RECORDED INFORMATION:

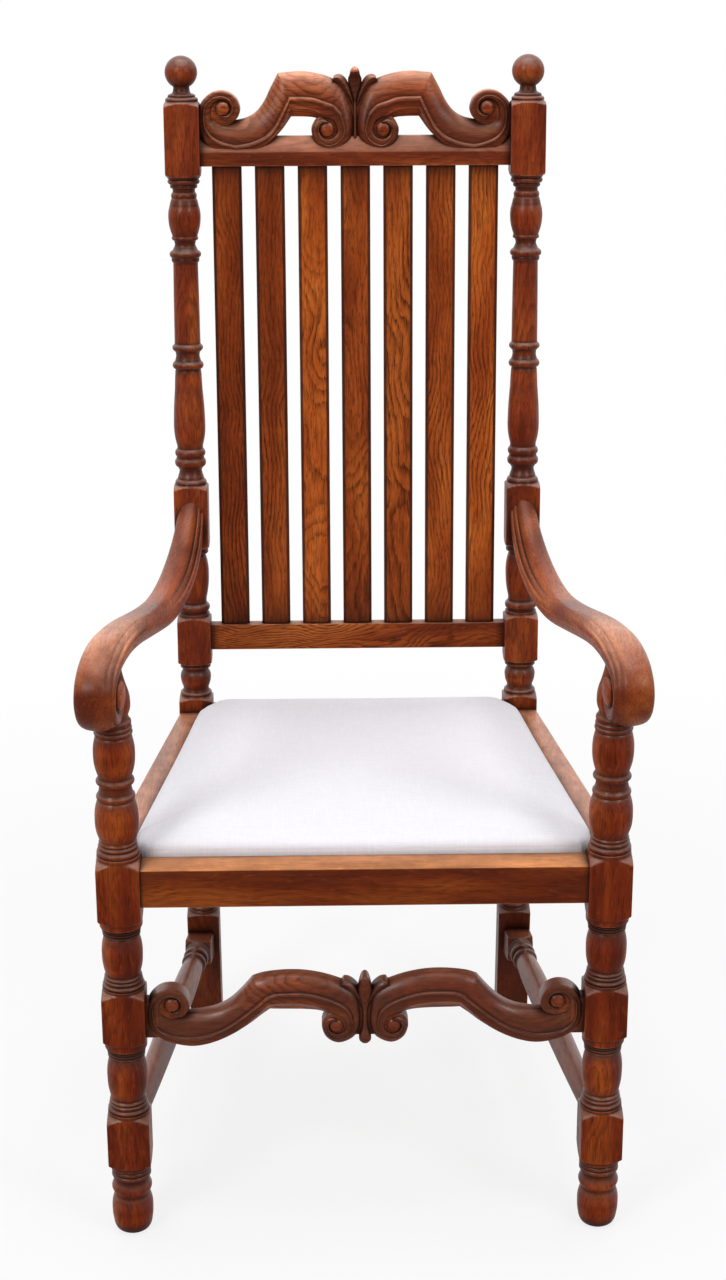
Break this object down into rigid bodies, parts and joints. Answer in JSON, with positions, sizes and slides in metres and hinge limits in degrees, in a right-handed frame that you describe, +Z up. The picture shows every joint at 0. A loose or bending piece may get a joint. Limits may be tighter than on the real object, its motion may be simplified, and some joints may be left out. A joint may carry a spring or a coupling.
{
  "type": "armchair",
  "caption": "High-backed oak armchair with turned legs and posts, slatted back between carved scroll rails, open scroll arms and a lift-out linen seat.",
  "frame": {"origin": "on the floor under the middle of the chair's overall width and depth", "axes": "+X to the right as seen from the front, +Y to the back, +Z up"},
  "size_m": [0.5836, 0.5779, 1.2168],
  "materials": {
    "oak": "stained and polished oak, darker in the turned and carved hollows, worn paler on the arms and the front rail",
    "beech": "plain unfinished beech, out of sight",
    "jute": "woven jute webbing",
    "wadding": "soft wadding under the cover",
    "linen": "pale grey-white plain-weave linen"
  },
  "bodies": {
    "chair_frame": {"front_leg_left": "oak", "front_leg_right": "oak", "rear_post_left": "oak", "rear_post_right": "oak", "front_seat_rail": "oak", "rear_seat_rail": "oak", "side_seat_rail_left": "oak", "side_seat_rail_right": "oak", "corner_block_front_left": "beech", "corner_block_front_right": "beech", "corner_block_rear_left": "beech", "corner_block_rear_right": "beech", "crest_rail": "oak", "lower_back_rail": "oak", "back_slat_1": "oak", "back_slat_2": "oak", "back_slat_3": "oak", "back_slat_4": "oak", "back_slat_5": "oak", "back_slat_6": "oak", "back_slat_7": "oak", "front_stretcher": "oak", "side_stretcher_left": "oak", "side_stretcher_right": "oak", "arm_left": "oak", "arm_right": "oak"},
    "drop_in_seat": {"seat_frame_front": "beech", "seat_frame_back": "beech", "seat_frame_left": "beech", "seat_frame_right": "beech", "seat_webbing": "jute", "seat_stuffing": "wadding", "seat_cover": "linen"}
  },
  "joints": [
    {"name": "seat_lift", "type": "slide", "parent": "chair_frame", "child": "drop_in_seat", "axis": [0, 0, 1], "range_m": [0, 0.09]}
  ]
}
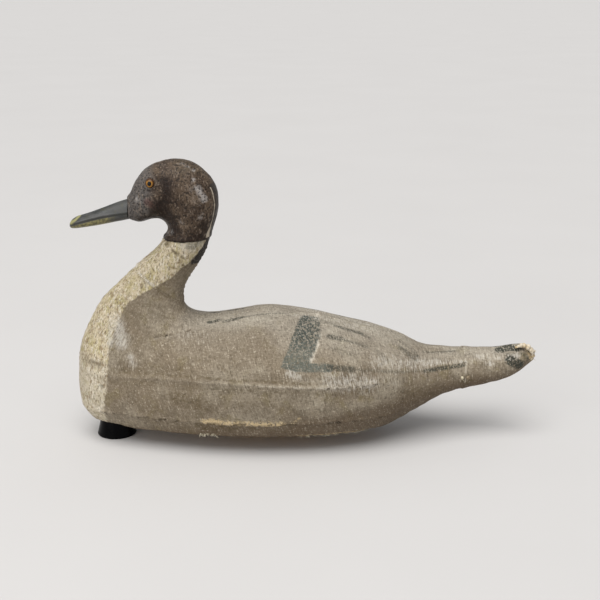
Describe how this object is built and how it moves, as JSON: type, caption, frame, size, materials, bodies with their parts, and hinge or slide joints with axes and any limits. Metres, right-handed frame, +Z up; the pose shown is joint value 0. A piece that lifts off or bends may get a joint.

EXERCISE OBJECTIVE:
Looking back at the lines above, state how many contain the word "materials", and supply nothing besides the number.

ANSWER TO THIS EXERCISE:
2